AI can be a genuinely useful tool for the right tasks. I'm not a doomer and this isn't a "burn it all down" argument. There's a version of DLSS 5 that could exist — subtle enhancements that respect artistic intent, better lighting that serves the developer's vision, improvements that the artists who made the game would actually want. The technology could go that way.

But the people with the loudest voices and the most money keep gravitating toward exactly the capabilities that sit closest to the most catastrophic failure modes. Faces. Likenesses. Generative reinterpretation of other people's art. Deployed at scale, locally, without consent, without oversight.

And when anyone raises a hand to say "maybe slow down," they get called haters.

Jensen Huang has a net worth somewhere north of $100 billion. He doesn't play the games. The Capcom executive who endorsed the technology that blindsided his own artists gets a bonus for adopting new technology, not a consequence for overriding the people who made it. Vávra is already stepping back from Warhorse to focus on turning his game into a film — the industry he's cheerleading this technology into is one he's partially already leaving.

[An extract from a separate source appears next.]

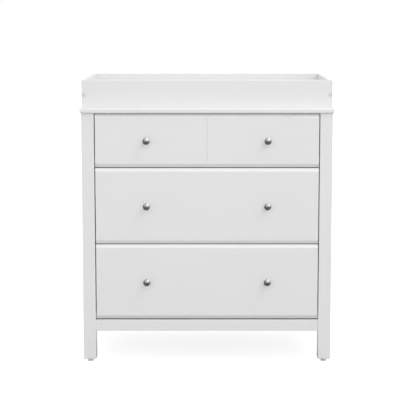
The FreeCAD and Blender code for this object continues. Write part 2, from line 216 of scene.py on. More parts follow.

The people torquing the crowbar are not the people who will be standing next to the box when it opens. That's the artists who found out at the same time as the public. The game dev students who feel ill about their futures. The developers who are declining to use it anyway and watching the executives sign the deals over their heads.

You Don't Get to Close It Again

Sora's deepfakes of MLK and Robin Williams are out there. The Grok images from that week in January are out there. The app can be shut down, the model can be discontinued, the apology tour can happen — but the content that got produced when the lid was briefly off doesn't go back in.

That's what Pandora's box actually means. Not that something terrible is inevitable. Not that we can't make choices. But that some openings, once made at scale, are not reversible. The question isn't whether we can imagine a better future for the technology. It's whether the people with the crowbar are the right people to be deciding how fast it opens and in which direction.

Based on the evidence — the dual-5090 demo, the blindsided artists, Sora's six-month arc, Grok's January, the laughing-cry emojis — I'm not optimistic about the decision-making process.

DLSS 1 through 4 were genuinely useful. The original promise of the technology was real and it delivered. That's exactly why this stings. They built something people actually valued, earned the trust, and now they're using that trust as a platform for something with a much murkier risk profile while calling everyone who notices a hater.

And this is why we can't have nice things.